Common Good Imperial Russia

The Uses of Soslovie in Imperial Russia

It is a pleasure to comment on Alison Smith’s For the Common Good and Their Own Well-Being. Her careful examination of the mechanics of changing estates through painstaking research on individual cases demonstrates her central point—that estate mattered. It mattered enough to many Russians that they were willing to endure lengthy engagement with local estate administrations and at times costly bribes to move from one category to another. Alison combines archival work on particular people with memoir literature to show how changing estate status made possible ways of imagining themselves and their futures. Beyond Alison’s work in the capitals, she has worked in a half dozen regional archives to show that estate status had a powerful geographical/spatial dimension as well as a social hierarchical one. The chronological sweep of her study matches its geographical breadth. Her work addresses urban estate institutions from the eighteenth century to their demise after 1917, which makes her argument about the larger importance of estate all the more sweeping.

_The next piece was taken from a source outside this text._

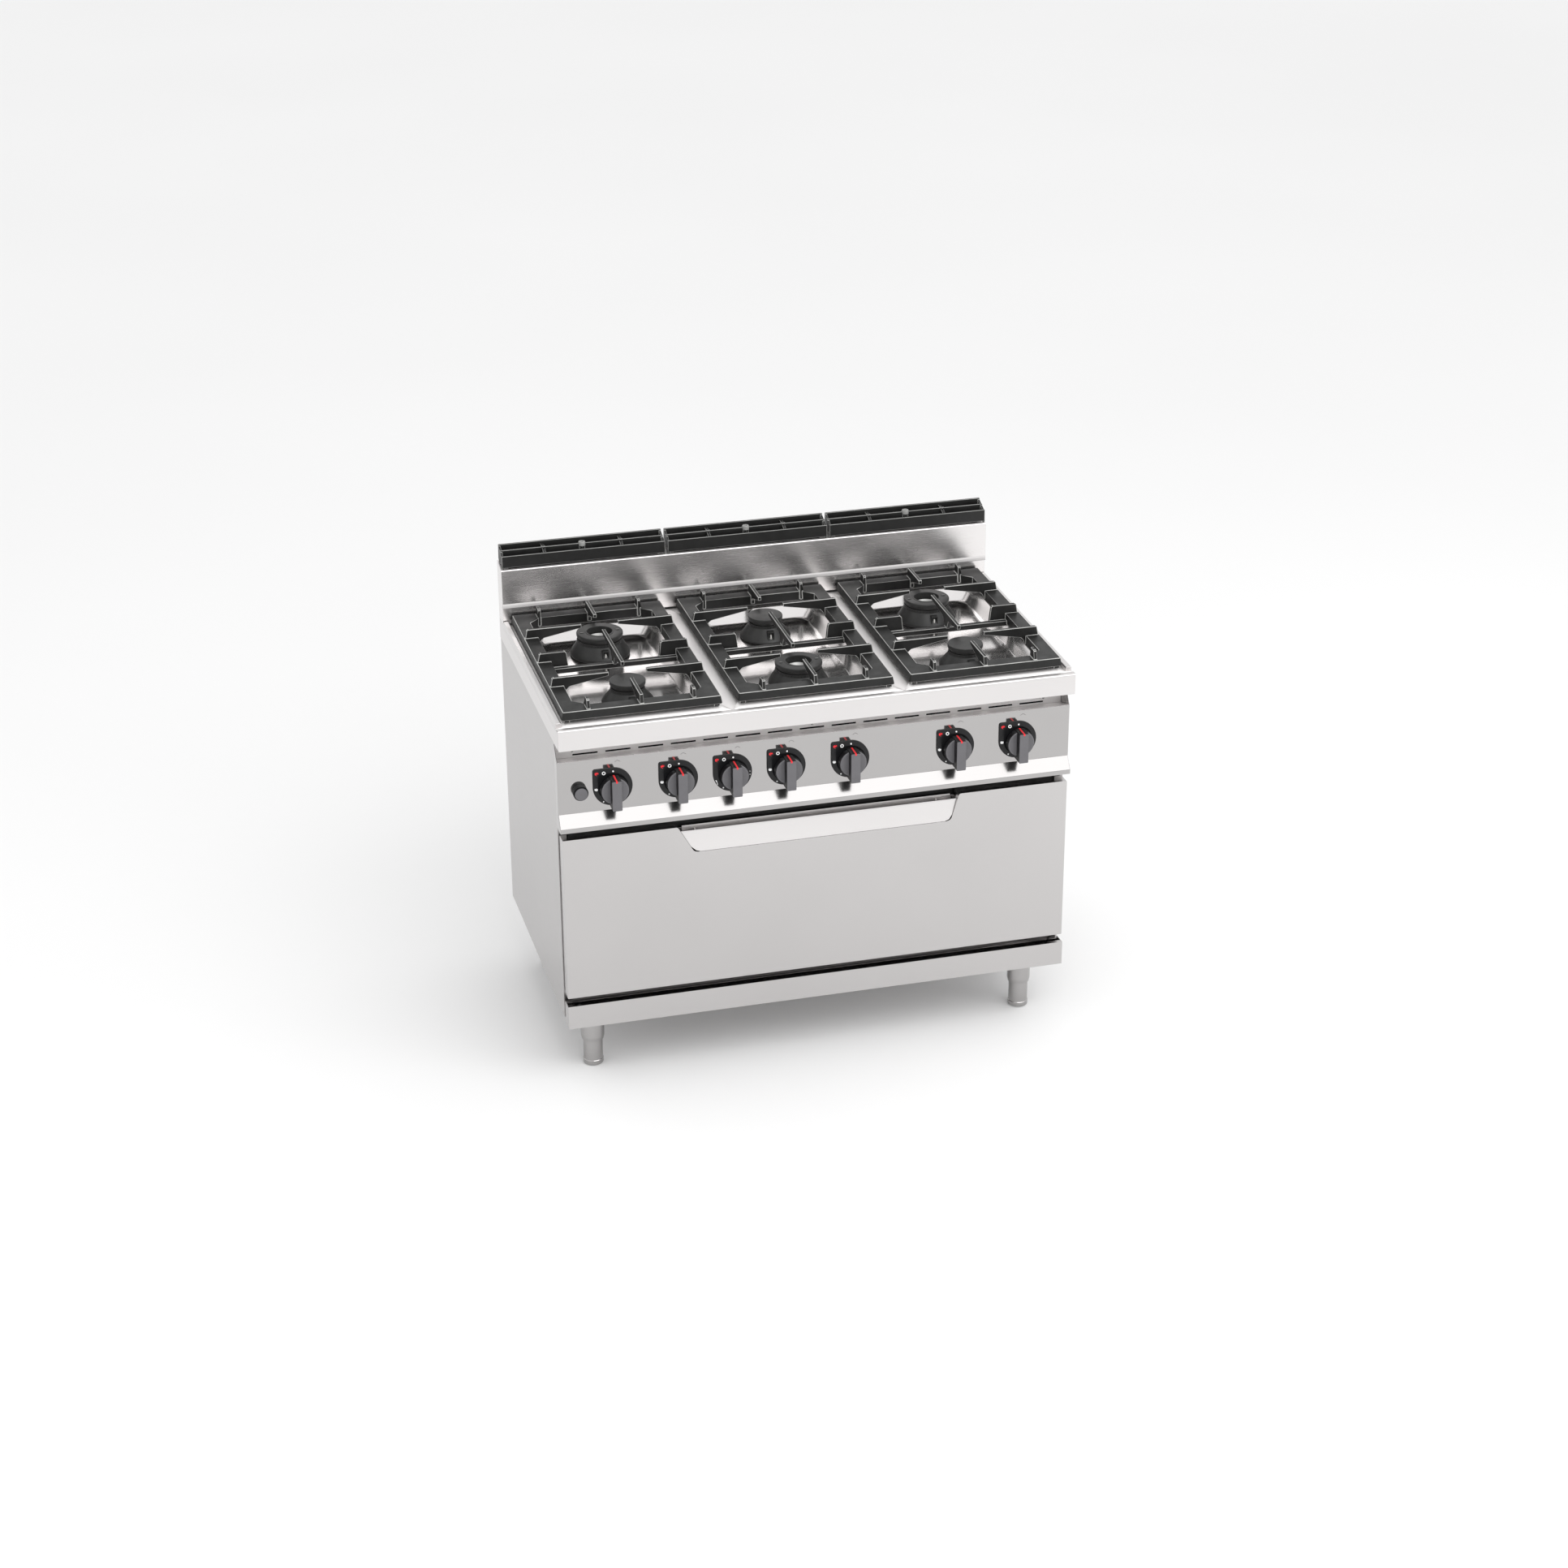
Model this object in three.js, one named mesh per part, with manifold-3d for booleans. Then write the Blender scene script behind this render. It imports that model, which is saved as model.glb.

Her rich material opens up an array of new perspectives on the subject matter. I will address only two here. Alison is right to draw our attention to Catherine II’s ukase in 1782 requiring free people “to choose a way of life” that was “best for the common good and their own well-being.” Imperial laws emphasized the need for all the empress’s subjects to register with a taxpaying society in order to start fulfilling the duties associated with that new status.(p. 86) As Alison notes, the compulsory nature of the choice rested in tension with the supposed freedom to choose one’s status. Nonetheless, the emphasis on the need to register indicated the increased importance of estate status in the late eighteenth and early nineteenth centuries. It also indicated a new emphasis on articulating state authority at the level of the individual. The collective still mattered, but increasingly in the nineteenth century, state officials relied upon the active engagement of individual subjects with imperial authority.

I think Josh is right to highlight the changing functions of soslovie evident in Alison’s work. Earlier, the needs of the estate collective had mattered most. Alison’s material stresses the importance of ensuring that members registered and remained in the estate so they could help the estate fulfill its obligations to central authorities to provide taxes and recruits. In the late nineteenth century, the services owed by societies to their members “became a major focus of concern.” (p. 156) With the end of the poll tax in 1887 and the introduction of universal male military service obligations, local societies became more often providers of services to members than enforcers of obligations. This does much to suggest a reason why estate retained importance to many people, though perhaps not to everyone equally. Earlier, when people had to register in order to fulfill tax and military obligations, or, presumably, face punishment, estate institutions mattered to everyone, or at least all males, in a profound way. In the empire’s last decades, those who most needed support likely took estate registration very seriously. On the other hand, those who had sufficient resources or who expected to move frequently might well not have bothered with estate registration. In the empire’s last decades, then, soslovie might have mattered more to some but less to others.

Of course, the task of any concise volume that addresses such a large and complex topic is to raise questions as well as to answer them. Alison’s book does this well too. For one, what is at stake in identifying estates as social phenomena? I agree with Alex that estate was not simply created by statute. Nonetheless, might we historians be too quick to investigate estate as a social phenomenon rather than a political one? I do not mean to say that we must consider estate either political or social, rather that the emphasis on the social might obscure estate’s powerful political dimension.

Perhaps soslovie are best viewed as political institutions with secondary social characteristics. Whatever hopes Catherine II had for transforming imperial society, estate institutions were used primarily to specify one’s relationship with the state and particularly with respect to fiscal and military obligations. State officials used soslovie to identify and reward those who most helped the officials to collect taxes, fight the tsar’s wars, and serve the state. For most, estate shaped how and where one paid taxes and whether and how males discharged military obligations. In any case, as Lindsey states, many may well have opted out of the estate system. Attempting to identify and tap all the human resources of the empire was a continuing challenge for state officials.

Seeing soslovie as juridical categories also helps us understand a phenomenon upon which Smith only touches: the question of nationality or ethnicity. I realize one can only cover so much ground in one concise monograph. Nonethless, it seems to me worth thinking about how non-Russian groups fit into this system. At the very least, as Alison notes (p. 74), “the question of social structure was particularly unclear on the borders (or former borders) of the empire.” Was soslovie a means to integrate non-native Russians into the empire, or to keep them at a distance? In many border regions, the institutions of central Russia existed side by side with locally distinctive institutions and statuses such as inorodets. Since some in the eastern borderlands paid tribute (iasak) rather than the poll tax, and often had no military service obligation at all, the role of estate societies in these regions would necessarily be different. Moreover, estate status characteristic of the eastern borderlands, such as inorodets or Bashkir, seemed aimed less at gaining individual compliance with imperial fiscal and military demands than at conferring power and honor to elites imperial officials sought to attract to the empire, and at making non-Russian groups governable.

My comments have gone longer than I had planned. For this I blame Alison for writing such an important and thought-provoking book.